Stéphane Dion vous dira que ce n'est pas grave car le Fédéral est le fondé de pouvoir d'un système qui fonctionne. Depuis qu'il est entré en politique, c'est d'ailleurs son unique argument. Le Canada fonctionne c'est-à-dire qu'il rencontre ses objectifs avoués ou inavoués.
Notre unique prérogative c'est la « citoyenneté partagée » pour reprendre l'expression de Stephen Harper dans ce discours du 25 octobre. Remarquez d'ailleurs qu'il est totalement indifférent de savoir si c'est Harper, Ignatieff, Rae ou Stéphane Dion qui est en train de parler. Passez de l'un à l'autre autant que vous voudrez. Vous n'avez pas besoin de changer de ventriloque.
Le Canada dit pluraliste est en train de se transformer en nœud de petites familles féroces prêtes à criminaliser la nation québécoise si elle veut se donner les moyens d'un destin à part. En faisant du pluralisme le principe premier, on est d'abord défini par ce qui nous traverse. Fluctuations, mutations, et assimilation majoritaire à l'anglais s'appellent désormais le passage à la diversité. C'est fou combien au Canada un simple changement de concept peut servir de couverture à une tangente politique séculaire.

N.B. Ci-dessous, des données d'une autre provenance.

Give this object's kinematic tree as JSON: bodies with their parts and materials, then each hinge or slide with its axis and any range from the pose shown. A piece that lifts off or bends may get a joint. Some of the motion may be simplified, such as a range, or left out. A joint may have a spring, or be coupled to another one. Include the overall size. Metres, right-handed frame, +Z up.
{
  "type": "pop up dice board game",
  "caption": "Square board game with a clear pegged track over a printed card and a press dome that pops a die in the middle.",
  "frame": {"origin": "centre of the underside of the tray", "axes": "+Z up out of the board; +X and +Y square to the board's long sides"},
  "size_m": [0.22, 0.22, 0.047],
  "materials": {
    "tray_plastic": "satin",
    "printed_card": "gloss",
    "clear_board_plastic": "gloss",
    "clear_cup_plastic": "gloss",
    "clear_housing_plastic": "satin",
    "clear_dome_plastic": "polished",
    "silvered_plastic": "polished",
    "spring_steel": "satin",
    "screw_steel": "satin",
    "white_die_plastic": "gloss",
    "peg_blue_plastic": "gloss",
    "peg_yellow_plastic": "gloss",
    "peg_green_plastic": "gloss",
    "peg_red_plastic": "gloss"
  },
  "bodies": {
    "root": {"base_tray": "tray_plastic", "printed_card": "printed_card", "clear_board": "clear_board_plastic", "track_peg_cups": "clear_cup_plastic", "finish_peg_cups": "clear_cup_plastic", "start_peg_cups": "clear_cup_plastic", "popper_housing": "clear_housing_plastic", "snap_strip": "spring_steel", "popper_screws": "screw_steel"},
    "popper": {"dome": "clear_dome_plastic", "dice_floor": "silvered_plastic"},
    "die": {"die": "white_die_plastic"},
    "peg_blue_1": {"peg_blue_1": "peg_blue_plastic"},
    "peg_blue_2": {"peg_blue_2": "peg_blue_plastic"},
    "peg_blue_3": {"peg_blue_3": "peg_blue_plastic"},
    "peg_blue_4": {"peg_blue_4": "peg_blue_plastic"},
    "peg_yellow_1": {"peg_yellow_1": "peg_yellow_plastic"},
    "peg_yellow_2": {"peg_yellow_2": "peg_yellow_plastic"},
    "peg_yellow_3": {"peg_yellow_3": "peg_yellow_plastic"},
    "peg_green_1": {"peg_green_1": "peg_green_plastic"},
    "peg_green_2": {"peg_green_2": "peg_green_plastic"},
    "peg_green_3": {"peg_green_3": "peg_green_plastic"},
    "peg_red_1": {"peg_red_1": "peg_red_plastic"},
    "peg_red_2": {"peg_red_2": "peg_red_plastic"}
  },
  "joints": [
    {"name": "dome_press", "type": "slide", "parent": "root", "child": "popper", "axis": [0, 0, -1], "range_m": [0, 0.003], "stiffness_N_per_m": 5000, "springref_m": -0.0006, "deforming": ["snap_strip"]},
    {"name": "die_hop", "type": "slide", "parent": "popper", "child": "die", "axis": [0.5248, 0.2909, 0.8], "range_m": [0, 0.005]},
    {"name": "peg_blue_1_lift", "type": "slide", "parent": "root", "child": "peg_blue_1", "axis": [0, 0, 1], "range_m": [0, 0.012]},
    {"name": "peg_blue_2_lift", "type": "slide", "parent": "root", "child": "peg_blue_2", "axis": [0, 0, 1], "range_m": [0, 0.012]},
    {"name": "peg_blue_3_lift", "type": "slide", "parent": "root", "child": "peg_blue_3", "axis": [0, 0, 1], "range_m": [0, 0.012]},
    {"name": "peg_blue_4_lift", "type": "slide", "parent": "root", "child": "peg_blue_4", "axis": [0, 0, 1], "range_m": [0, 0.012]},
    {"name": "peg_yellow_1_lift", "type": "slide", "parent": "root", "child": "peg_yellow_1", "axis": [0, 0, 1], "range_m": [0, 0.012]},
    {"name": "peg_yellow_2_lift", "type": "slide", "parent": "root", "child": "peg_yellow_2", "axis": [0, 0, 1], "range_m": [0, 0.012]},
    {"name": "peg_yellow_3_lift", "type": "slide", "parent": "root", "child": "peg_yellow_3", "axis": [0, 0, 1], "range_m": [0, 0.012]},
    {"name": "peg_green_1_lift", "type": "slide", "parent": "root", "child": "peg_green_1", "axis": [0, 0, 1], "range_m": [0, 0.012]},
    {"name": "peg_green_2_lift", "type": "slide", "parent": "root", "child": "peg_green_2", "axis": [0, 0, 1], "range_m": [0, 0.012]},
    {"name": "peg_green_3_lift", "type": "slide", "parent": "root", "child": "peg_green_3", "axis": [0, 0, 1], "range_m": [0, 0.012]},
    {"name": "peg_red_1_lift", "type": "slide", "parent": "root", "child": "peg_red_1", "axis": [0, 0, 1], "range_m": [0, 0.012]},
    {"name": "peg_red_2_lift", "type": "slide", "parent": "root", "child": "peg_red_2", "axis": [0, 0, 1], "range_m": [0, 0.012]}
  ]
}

La « nation québécoise au sein du Canada » n'est pas un revirement par rapport au Canada à la Trudeau. Il s'agit d'une récupération du concept de « nation québécoise ». La nation québécoise au Canada est un fait divers banalisé. Cette stratégie dans l'esprit soi-disant pluraliste s'accomplit à l'enseigne de la lutte contre le favoritisme. Le Canada, au nom du pluralisme, comme jadis au nom de la Couronne, est devenu le champion d'une notion, celle de la nation qui ne s'appartient pas et dont la principale grandeur est de ne pas s'appartenir.
Quel est donc ce pluralisme qui nous culpabilise parce que nous ne voulons pas nous laisser submerger et que nous voulons répondre au monde autrement que comme province?
On comprend que Stéphane Dion ait dit « si le Canada est divisible, le Québec l'est aussi ». Dans l'optique où notre nation reste une partie du Canada, le Québec est un territoire octroyé et rien n'appartient aux Québécois en propre. C'est ce qui est fascinant dans cette pagaille. Le système canadien est un pur système d'octrois où tout appartient à la majorité canadienne, tout, absolument tout. Le Canada se présente à nous comme s'il accordait aux Québécois conditionnellement un droit d'assise sur le sixième du territoire canadien. C'est outrageant. C'est se faire ravaler au rang d'ethnie d'emprunteurs. Nation reconnue ou pas, tant que nous serons au sein du Canada, nous resterons submergés dans une domination politique scandaleuse et qui se veut légale.